Sidy Sow

Profile
- Position: Guard

Personal information
- Born: June 10, 1998 (age 28) Granby, Quebec, Canada
- Listed height: 6 ft 5 in (1.96 m)
- Listed weight: 318 lb (144 kg)

Career information
- High school: Champlain (Lennoxville, Quebec)
- College: Eastern Michigan (2017–2022)
- NFL draft: 2023: 4th round, 117th overall pick
- CFL draft: 2023: 6th round, 48th overall pick

Career history
- New England Patriots (2023–2024); Houston Texans (2025);

Awards and highlights
- 2× First-team All-MAC (2021, 2022); Third-team All-MAC (2020);

Career NFL statistics as of 2025
- Games played: 29
- Games started: 15
- Stats at Pro Football Reference

= Sidy Sow =

American football player (born 1998)

Cheikhe Sidy Sow (sih-TEE SOH; born June 10, 1998) is a Canadian professional football offensive tackle. He played college football for the Eastern Michigan Eagles after playing in Canada.

==Early life==
Sow grew up in Granby, Quebec, Canada and attended Joseph-Hermas Leclerc High School. He played football at Champlain College Lennoxville.

==College career==
Sow redshirted his true freshman season at Eastern Michigan. He started 11 games at left tackle as a redshirt freshman. Sow moved to left guard going into his redshirt sophomore season and made all 12 of the Eagles' games. He was named third-team All-Mid-American Conference (MAC) in 2020. Sow was named first-team All-MAC in each of his final two seasons. He finished his college career as Eastern Michigan's all-time leader with 56 games played and 54 starts.

==Professional career==

Pre-draft measurables
| Height | Weight | Arm length | Hand span | 40-yard dash | 10-yard split | 20-yard split | 20-yard shuttle | Three-cone drill | Vertical jump | Broad jump | Bench press |
| 6 ft 4+3⁄4 in (1.95 m) | 323 lb (147 kg) | 33+5⁄8 in (0.85 m) | 10+3⁄8 in (0.26 m) | 5.07 s | 1.80 s | 3.01 s | 4.69 s | 7.62 s | 32.0 in (0.81 m) | 9 ft 2 in (2.79 m) | 27 reps |
Sources:

===New England Patriots===
Sow was selected by the New England Patriots in the fourth round, 117th overall, of the 2023 NFL draft.

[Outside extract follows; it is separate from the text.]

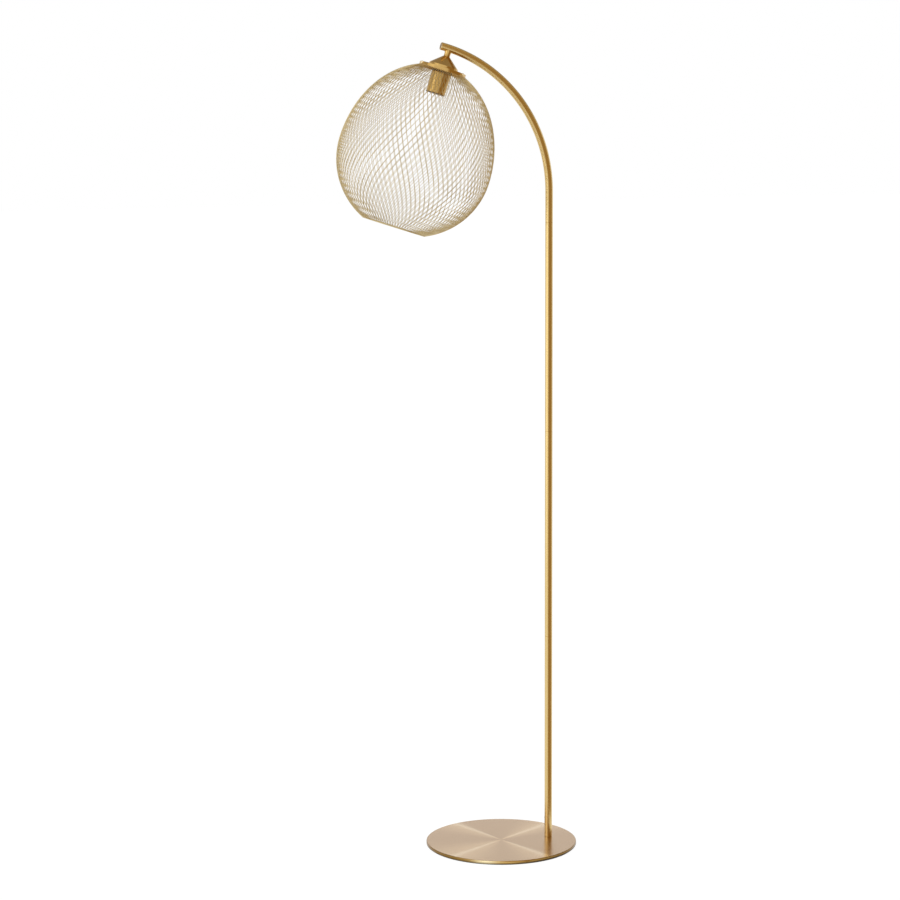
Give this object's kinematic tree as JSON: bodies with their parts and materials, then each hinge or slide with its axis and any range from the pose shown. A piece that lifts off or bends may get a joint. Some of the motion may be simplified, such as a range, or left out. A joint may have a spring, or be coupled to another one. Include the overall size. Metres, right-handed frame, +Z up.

He was also selected in the tenth round, 72nd overall, in the 2023 USFL draft to the Michigan Panthers and in the sixth round (48th overall) of the 2023 CFL draft by the Saskatchewan Roughriders. As a rookie, he appeared in 15 games and started 13.

On August 22, 2025, Sow was released by the Patriots as part of preliminary roster cuts.

===Houston Texans===
On September 3, 2025, Sow was signed to the Houston Texans' practice squad. On January 20, 2026, he signed a reserve/futures contract with Houston. On June 1, Sow was waived by the Texans.